Where a supplier engages a sub-contractor to perform elements of a service, there may be terms in the main contract with the customer (the ‘prime contract’), which need to be captured in the sub-contract to ensure that certain terms are correctly “flowed down” to sub-contractors.

Two recent Scottish preliminary hearings in the case of Agilisys v CGI[1] provide useful guidance on ‘flowing down’ terms to sub-contractors. The hearings also provide a helpful reminder about how relief notices in IT services contracts should be managed.

Brief facts

In September 2015, Edinburgh City Council contracted CGI to undertake its digital transformation programme. CGI in turn engaged Agilisys under a sub-contract to perform certain aspects of the services. There were delays to the project and Agilisys terminated its sub-contract in March 2017 for repudiatory breach by CGI (whether it was justified in doing so is yet to be considered by the court).

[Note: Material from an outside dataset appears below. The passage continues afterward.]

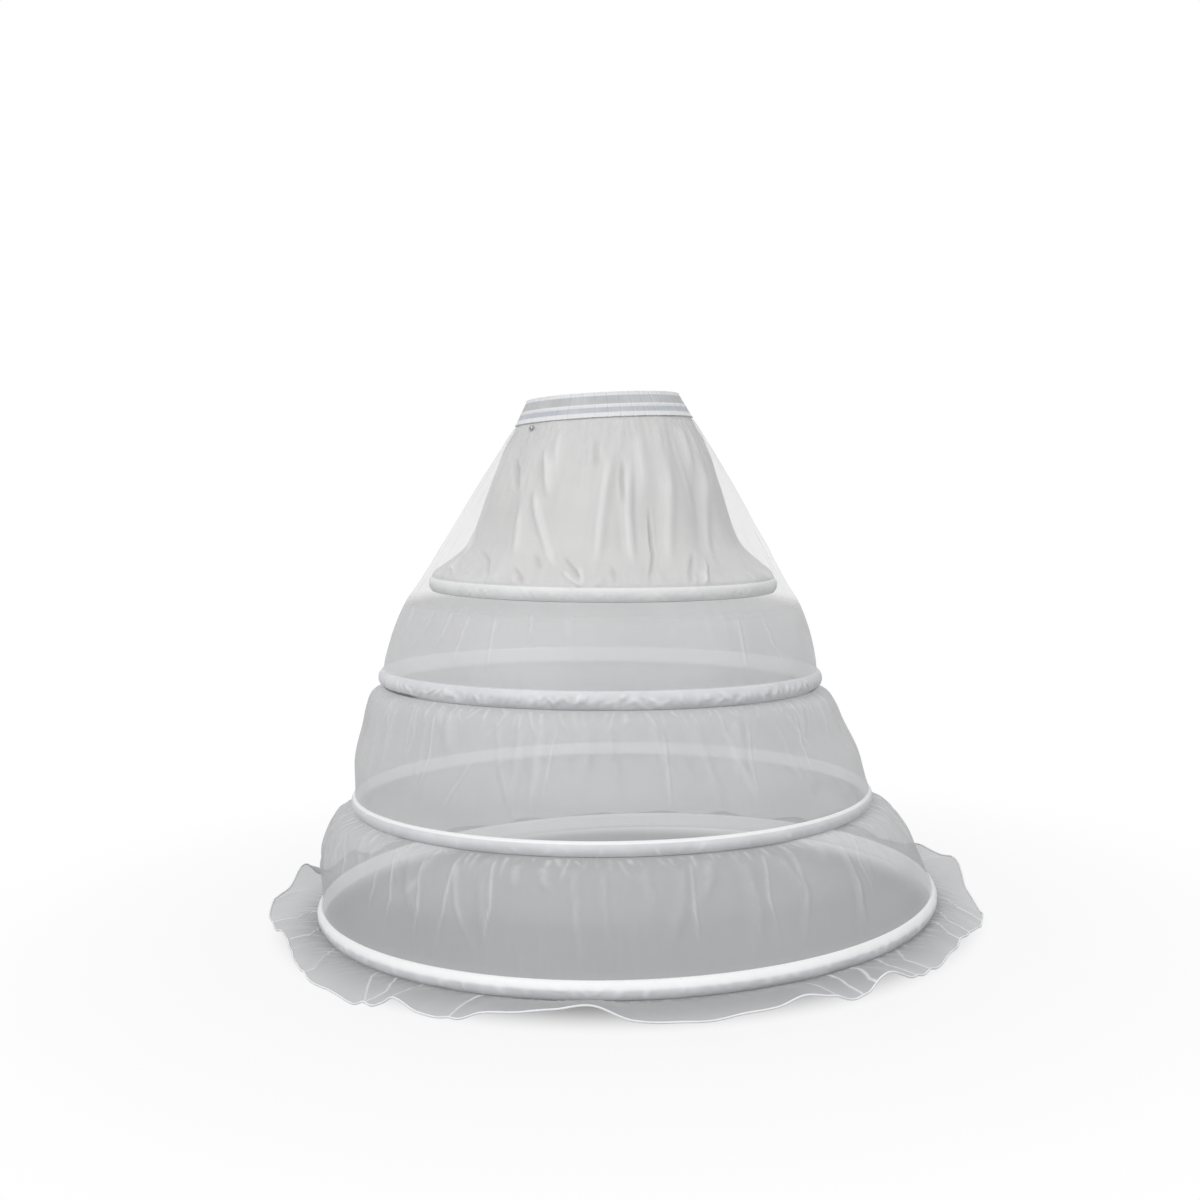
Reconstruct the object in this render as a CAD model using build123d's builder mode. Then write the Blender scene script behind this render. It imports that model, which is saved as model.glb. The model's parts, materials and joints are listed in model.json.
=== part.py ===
# Crinoline cage: a gathered satin yoke and a sheer outer skirt in three tiers, hung from an elastic
# waistband and held out by four steel hoops, with a gathered ruffle round the hem.
#
# Millimetres, +Z up, front towards -Y. The origin is the centre of the waist opening at its top edge,
# and the cage hangs below it as it is worn. Angles around the body start at +X, the wearer's left.

from build123d import *
from dataclasses import dataclass
from math import cos, degrees, radians, sin, tau
import os

os.makedirs("parts", exist_ok=True)

# Waistband, measured outside
waist_width = 232.0
waist_depth = 184.0
waist_lean = -1.8          # degrees, right side down
band_height = 39.0
band_spread = 21.0         # growth of each half axis down the band
band_wall = 3.2
ridge_height = 0.9         # stitched ridges stand this far out of the band
edge_ridge = 6.0           # tall, at the band's top and bottom
middle_ridge = 6.0         # tall, base of the ridge between the two stripes
middle_ridge_drop = 21.0   # crest of that ridge below the top edge
elastic_height = 30.0
elastic_wall = 1.2

# Cloth
yoke_wall = 1.2
sheer_wall = 1.2
ruffle_wall = 1.2
layer_gap = 0.4            # between yoke and sheer where the band holds both
seam_gap = 0.3             # between pieces sewn or lying together
gathers = 12               # soft folds around the body
points_per_gather = 4

# Steel hoops, their casings and joiners
steel_width = 6.0
steel_thickness = 1.0
steel_end_gap = 6.0        # between a hoop's two ends, at the back
sleeve_wall = 0.5
sleeve_length = 34.0
casing_fullness = 6.0      # room inside a casing, at its crest
casing_wall = 1.2
casing_reach = seam_gap + casing_fullness + casing_wall
over_yoke_gap = 12.0       # between the yoke's casing and the sheer that passes over it

# Stud
stud_radius = 4.6
stud_thickness = 1.2
cap_radius = 3.2
cap_thickness = 1.6
cap_taper = 25.0           # degrees
stud_angle = 220.5         # degrees around the body
stud_drop = 8.0            # its seat below the band


@dataclass
class Hoop:
    """A hoop's seat on the cloth, set by the seat above it, and how it hangs."""
    above_radius: float    # outside of the cloth at the seat above
    above_drop: float      # that seat below the waist's top edge
    flare: float           # wider than the seat above, all round
    fall: float            # below the seat above
    shift: float           # off the waist's centre, towards +X
    lean: float            # degrees, right side down
    nod: float             # degrees, front side down
    casing_height: float

    @property
    def radius(self):
        return self.above_radius + self.flare

    @property
    def drop(self):
        return self.above_drop + self.fall

    @property
    def plane(self):
        return Plane(Location((self.shift, 0, -self.drop), (self.nod, self.lean, 0)))

    @property
    def casing_top(self):
        return self.plane.offset(self.casing_height / 2)

    @property
    def casing_bottom(self):
        return self.plane.offset(-self.casing_height / 2)


# Each hoop in turn, from the waist down: flare, fall, shift, lean, nod, casing height
hoop_settings = {
    "yoke": (127.5, 247.0, -5.0, 1.4, 1.2, 20.0),
    "upper": (70.0, 143.0, -12.0, 1.3, -0.4, 26.0),
    "middle": (62.0, 183.0, 2.0, 0.4, -0.3, 21.0),
    "hem": (74.0, 156.0, 22.0, -0.7, 0.0, 26.0),
}
hoops = {}
seat_radius = waist_width / 2 + band_spread
seat_drop = band_height
for hoop_name, settings in hoop_settings.items():
    hoops[hoop_name] = Hoop(seat_radius, seat_drop, *settings)
    seat_radius = hoops[hoop_name].radius
    seat_drop = hoops[hoop_name].drop

# Each stretch of a wall of cloth, from one seat to the next: the share of the way down, how far it
# stands out from a straight line between the two, and how deep its gathers are there
yoke_levels = [(0, 0, 0.4), (0.40, -12, 3.5), (0.78, -28, 4.5), (0.93, -10, 6.0), (1, 0, 0)]
over_yoke_levels = [(0, 0, 0.3), (0.40, 2.5, 2.5)]
upper_levels = [(0, 0, 3.0), (0.22, 8, 3.0), (0.65, 8, 3.0), (1, 0, 0)]
middle_levels = [(0, 0, 0.3), (0.08, 15, 3.0), (0.35, 17, 2.5), (0.75, 13, 2.5), (1, 0, 0)]
lower_levels = [(0, 0, 0.3), (0.07, 24, 4.0), (0.20, 32, 4.0), (0.55, 28, 3.0), (1, 0, 0)]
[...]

Issue 1: Exclusion clauses

In its sub-contract with Agilisys, CGI flowed down the following exclusion clauses from the prime contract (almost verbatim), which it sought to rely on to avoid liability to Agilysis:

  • Clause 25.7.2 – “…, neither Party shall be liable to the other Party for:…any loss of profits… business opportunities…”
  • Clause 25.8 – “…, the Authority [CGI] shall under no circumstances be liable to the Supplier [Agilisys] for any loss of profits… business opportunities… associated with any PSP contract.”

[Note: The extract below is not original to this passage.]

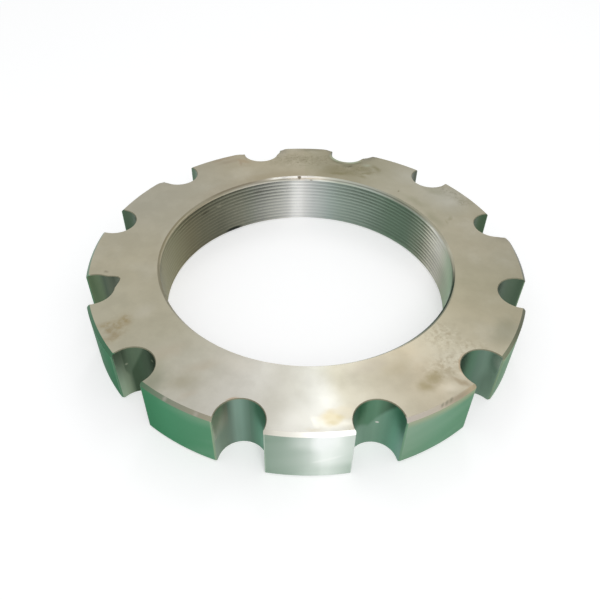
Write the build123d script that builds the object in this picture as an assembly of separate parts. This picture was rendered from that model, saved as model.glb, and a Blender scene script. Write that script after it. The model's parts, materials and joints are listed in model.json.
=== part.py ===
from build123d import *
import math
import os

# Adjusting nut: one turned and milled steel ring. Its bore takes a fine thread, and round
# notches across the rim take the pegs of a ring spanner or the tab of a lock plate.
# Millimetres. +Z is the thread's axis. The origin is the centre of the bottom face, and the
# middle of one tooth, between two notches, lies on +X.

# Blank
outside_diameter = 146.0
thickness = 20.0
rim_chamfer = 1.0

# Bore. The wall stands at the thread's minor diameter, and a cone at each mouth opens it to
# the thread's major diameter.
thread_diameter = 100.0
thread_pitch = 1.5
mouth_angle = 45.0

# Notches. Their mouth corners are rounded, and their edges on the two faces are broken.
notch_count = 12
notch_width = 14.0
notch_depth = 9.2
corner_radius = 0.4
edge_break = 0.25
edge_break_angle = 45.0

# Height of a metric thread's crests over its roots, for each millimetre of pitch
THREAD_HEIGHT = 5 / 16 * math.sqrt(3)

# Sizes that follow
rim_radius = outside_diameter / 2
mouth_radius = thread_diameter / 2
bore_radius = mouth_radius - THREAD_HEIGHT * thread_pitch
mouth_depth = (mouth_radius - bore_radius) / math.tan(math.radians(mouth_angle))
notch_end_radius = notch_width / 2
notch_end_centre = rim_radius - notch_depth + notch_end_radius
past_rim = rim_radius + notch_width
notch_places = PolarLocations(0, notch_count, start_angle=180 / notch_count)


def blank():
    """The ring as it leaves the lathe: one section, revolved about the thread's axis."""
    section = [
        (bore_radius, mouth_depth),
        (mouth_radius, 0),
        (rim_radius - rim_chamfer, 0),
        (rim_radius, rim_chamfer),
        (rim_radius, thickness - rim_chamfer),
        (rim_radius - rim_chamfer, thickness),
        (mouth_radius, thickness),
        (bore_radius, thickness - mouth_depth),
    ]
    return revolve(Plane.XZ * make_face(Polyline(*section, close=True)), Axis.Z)


def notch_outline():
    """One notch seen from above: a round end, and straight sides that run out past the rim."""
    middle = (notch_end_centre + past_rim) / 2
    sides = Pos(middle, 0) * Rectangle(past_rim - notch_end_centre, notch_width)
    return Pos(notch_end_centre, 0) * Circle(notch_end_radius) + sides


def rim_outline():
    """The rim seen from above: a disc less its notches, with the mouth corners rounded."""
    outline = Circle(rim_radius) - notch_places * notch_outline()
    corners = outline.vertices().filter_by(lambda v: v.center().length > rim_radius - corner_radius)
    return fillet(corners, corner_radius)


def edge_breaks():
    """Cutters that widen out of each notch, to break its edges on the top and bottom faces."""
    rise = 2 * edge_break
    spread = rise * math.tan(math.radians(edge_break_angle))
    low, high = notch_end_radius, notch_end_radius + spread
    end = Cone(low, high, rise, align=(Align.CENTER, Align.CENTER, Align.MIN))
    wedge = Polyline((-low, 0), (low, 0), (high, rise), (-high, rise), close=True)
    sides = extrude(Plane.YZ * make_face(wedge), past_rim - notch_end_centre)
    top = Pos(notch_end_centre, 0, thickness - edge_break) * (end + sides)
    bottom = mirror(top, Plane.XY.offset(thickness / 2))
    return notch_places * top + notch_places * bottom


def adjusting_nut():
    """The blank milled to the notched outline, with the notches' sharp edges broken."""
    milled = extrude(rim_outline(), thickness) - edge_breaks()
    return blank() & milled


os.makedirs("parts", exist_ok=True)
export_step(adjusting_nut(), "parts/adjusting_nut.step")
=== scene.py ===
import json
import math
from collections import namedtuple

import bmesh
import bpy
from mathutils import Matrix, Vector


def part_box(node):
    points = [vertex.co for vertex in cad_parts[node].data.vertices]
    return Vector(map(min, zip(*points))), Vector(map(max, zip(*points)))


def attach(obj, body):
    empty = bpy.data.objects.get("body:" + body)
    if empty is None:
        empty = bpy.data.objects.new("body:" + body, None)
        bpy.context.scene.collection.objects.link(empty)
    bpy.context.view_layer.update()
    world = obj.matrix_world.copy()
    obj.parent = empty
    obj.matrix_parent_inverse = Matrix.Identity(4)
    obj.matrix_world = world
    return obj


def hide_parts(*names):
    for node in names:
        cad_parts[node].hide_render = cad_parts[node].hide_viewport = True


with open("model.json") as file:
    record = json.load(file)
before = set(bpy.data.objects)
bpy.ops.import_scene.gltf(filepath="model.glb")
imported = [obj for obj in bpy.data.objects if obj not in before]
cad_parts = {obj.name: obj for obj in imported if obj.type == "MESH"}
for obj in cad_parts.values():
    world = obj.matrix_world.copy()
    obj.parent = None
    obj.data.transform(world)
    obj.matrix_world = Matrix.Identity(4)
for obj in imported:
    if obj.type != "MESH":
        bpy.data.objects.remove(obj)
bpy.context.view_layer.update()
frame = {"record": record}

# Adjusting nut: a ring of machined steel, threaded inside, with round notches across its rim.
# One closed mesh replaces the CAD solid, with the same outline and a real thread in the bore.
# Metres. +Z is the thread's axis, and the middle of one tooth lies on +X. An angle round the
# nut is in degrees from +X, so that the camera looks at the tooth at 270.

MM = 0.001

# Sizes that come with the frame
node_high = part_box("adjusting_nut")[1]
thread_mount = next(m for m in frame["record"]["mounts"] if m["kind"] == "threaded_hole")
RIM = node_high.x
THICKNESS = node_high.z
BORE = thread_mount["dims"]["r_mm"] * MM
MOUTH_DEPTH = (THICKNESS - thread_mount["dims"]["length_mm"] * MM) / 2
MOUTH = BORE + MOUTH_DEPTH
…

Lord Bannatyne looked at Clause 25.8 first, observing that “it is in a literal and direct sense meaningless” because it is a direct lift from the prime contract, in which the reference to ‘PSP contract’ makes sense. The reference to ‘PSP contract’ appeared to serve no purpose in the sub-contract and he was persuaded that the language of the clause was a mistake or drafting error.

Turning to Clause 25.7.2, Lord Bannatyne considered that it did not make sense in the context of some of the terms of the sub-contract. A literal reading would exclude liability for claims for payment under the sub-contract. Such a result would be so extreme so as to suggest it was unintended, e.g. it could deprive Agilisys of a remedy for deliberate non-payment.

Issue 2: Relief for delays

At a subsequent preliminary hearing, the court considered whether Agilisys was entitled to relief from delay in certain circumstances where the delay was caused by CGI.

The sub-contract included a fairly typical relief clause under which Agilisys would be entitled to relief from performance where a material breach by CGI caused or was reasonably likely to cause non-performance by Agilisys. Between January and October of 2016, Agilisys issued a number of notices exercising its right to relief under this clause which CGI failed to adequately respond to.

CGI alleged that there were “a significant number of very serious, longstanding and repeated failures by Agilisys to meet their obligations” but failed to present any contemporaneous documentation to support this. The judge stated that, if CGI was actually hampered by Agilisys’ delays, he would have expected a consistent picture of such issues being raised with Agilisys in the contemporaneous documentation. Instead, CGI relied primarily on retrospective testimony from witnesses to support its case.

CGI explained the lack of contemporaneous evidence was a result of its “partnership approach” which meant it was interested in “moving ahead with contract” rather than attributing and documenting fault. Lord Bannatyne dismissed this as “wholly unconvincing” and found CGI’s witnesses to be unreliable. He concluded that, in the case of each relief notice, CGI had breached its responsibilities to Agilisys, resulting in delays, and Agilisys had not been in breach (or contributed to the breach) and was therefore entitled to relief pursuant to the contractual relief clause.

Practical points

Whilst both preliminary hearings were under Scottish law, and much turns on the specific facts of this case, it nevertheless re-iterates some important practical points that are relevant for sub-contracting:

  1. It is important to take care when flowing down terms from a prime contract. Prime contractors must ensure that only relevant terms (not necessarily all terms) are flowed down from the prime contract and that the flow down is drafted in a way that makes sense, literally and commercially, in the context of the relationship of the parties to the sub-contract.
  2. Where relief notices are issued, it would be prudent for the receiving party to keep well documented, contemporaneous evidence of its response and the steps it has taken (or will take) to address the issues set out in the relief notice. If it disputes the basis on which the other party is claiming relief, it should promptly and clearly explain this in writing to that party.
  3. For parties seeking to claim relief, relief notices should be issued promptly with accurate details of the acts and/or omissions of the prime contractor/customer. All communications in respect of the relief notice should be in writing (or a record made of any verbal communications).